Task statement: Write out each line of the material again, word for word.

Source material:
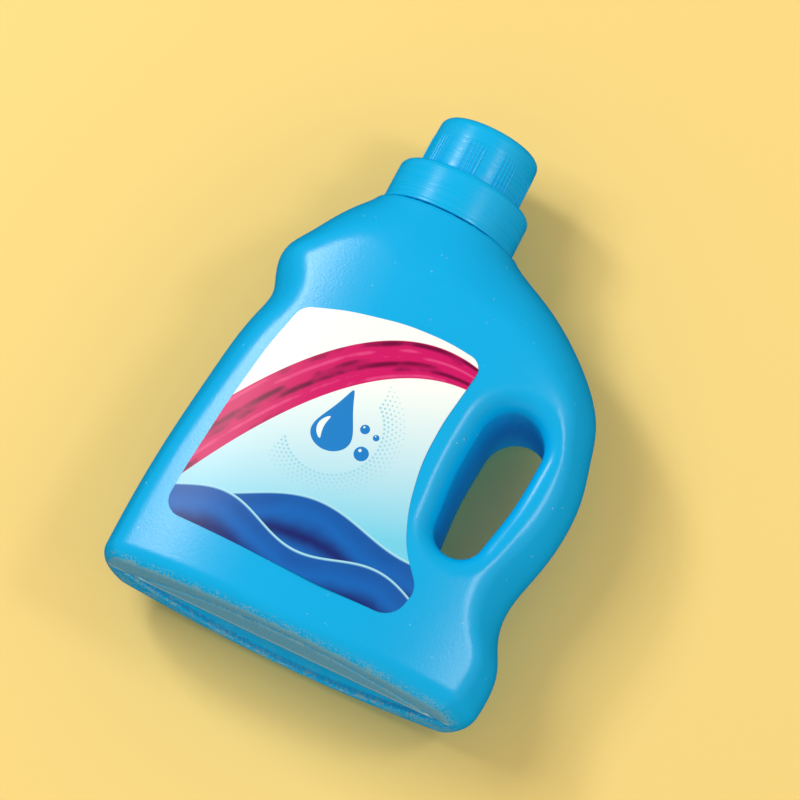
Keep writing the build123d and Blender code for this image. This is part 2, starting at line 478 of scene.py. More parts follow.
@dataclass
class BlownBody:
    """The blow-moulded body: flanks rolled round the front outline, two shallow panels, and a handle.

    Sizes are in millimetres. Every surface comes from one distance function, as the blown wall has no
    corner that air pressure couldn't round.
    """

    neck_x: float
    shoulder: float
    flank_radius: float = 26.0
    shoulder_start: float = 117.0
    collar_radius: float = 21.8
    panel_depth: float = 26.0
    panel_bow: float = 300.0
    crease_radius: float = 1.5
    foot_radius: float = 6.0
    foot_growth: float = 1.2
    rim_radius: float = 7.0
    hole_low: tuple[float, float, float] = (34.0, 51.2, 7.7)
    hole_high: tuple[float, float, float] = (35.6, 83.2, 9.7)
    hole_bow: float = 1.1
    hollow_depth: float = 2.0
    hollow_edge: float = 0.9
    groove: tuple[float, float, float] = (53.0, -15.5, 0.9)
    groove_depth: float = 0.9
    hollow: tuple[float, float, float] = (52.0, 18.5, 1.2)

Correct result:
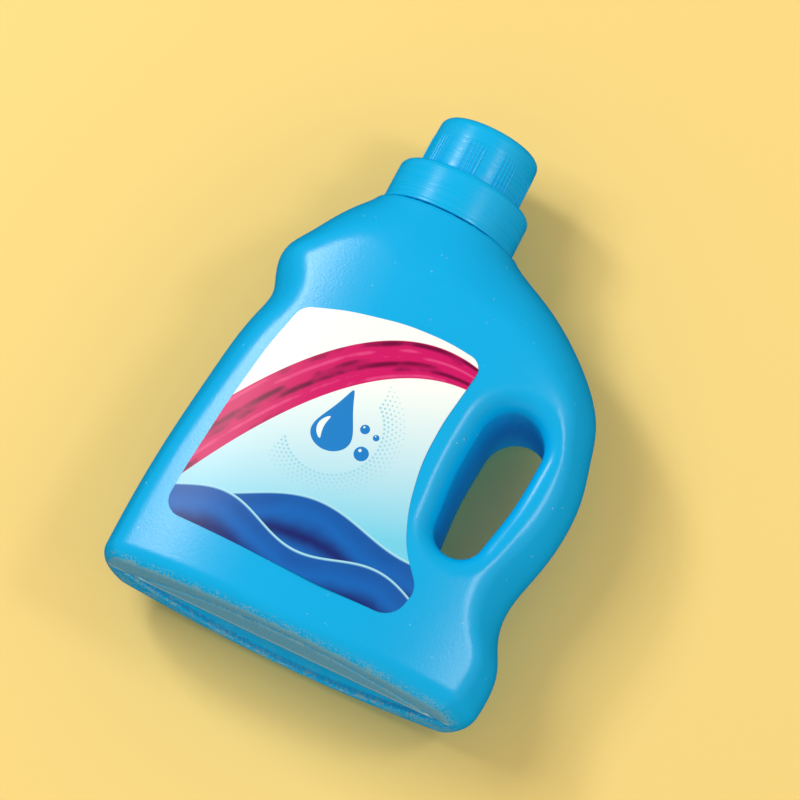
Keep writing the build123d and Blender code for this image. This is part 2, starting at line 478 of scene.py. More parts follow.
@dataclass
class BlownBody:
    """The blow-moulded body: flanks rolled round the front outline, two shallow panels, and a handle.

    Sizes are in millimetres. Every surface comes from one distance function, as the blown wall has no
    corner that air pressure couldn't round.
    """

    neck_x: float
    shoulder: float
    flank_radius: float = 26.0
    shoulder_start: float = 117.0
    collar_radius: float = 21.8
    panel_depth: float = 26.0
    panel_bow: float = 300.0
    crease_radius: float = 1.5
    foot_radius: float = 6.0
    foot_growth: float = 1.2
    rim_radius: float = 7.0
    hole_low: tuple[float, float, float] = (34.0, 51.2, 7.7)
    hole_high: tuple[float, float, float] = (35.6, 83.2, 9.7)
    hole_bow: float = 1.1
    hollow_depth: float = 2.0
    hollow_edge: float = 0.9
    groove: tuple[float, float, float] = (53.0, -15.5, 0.9)
    groove_depth: float = 0.9
    hollow: tuple[float, float, float] = (52.0, 18.5, 1.2)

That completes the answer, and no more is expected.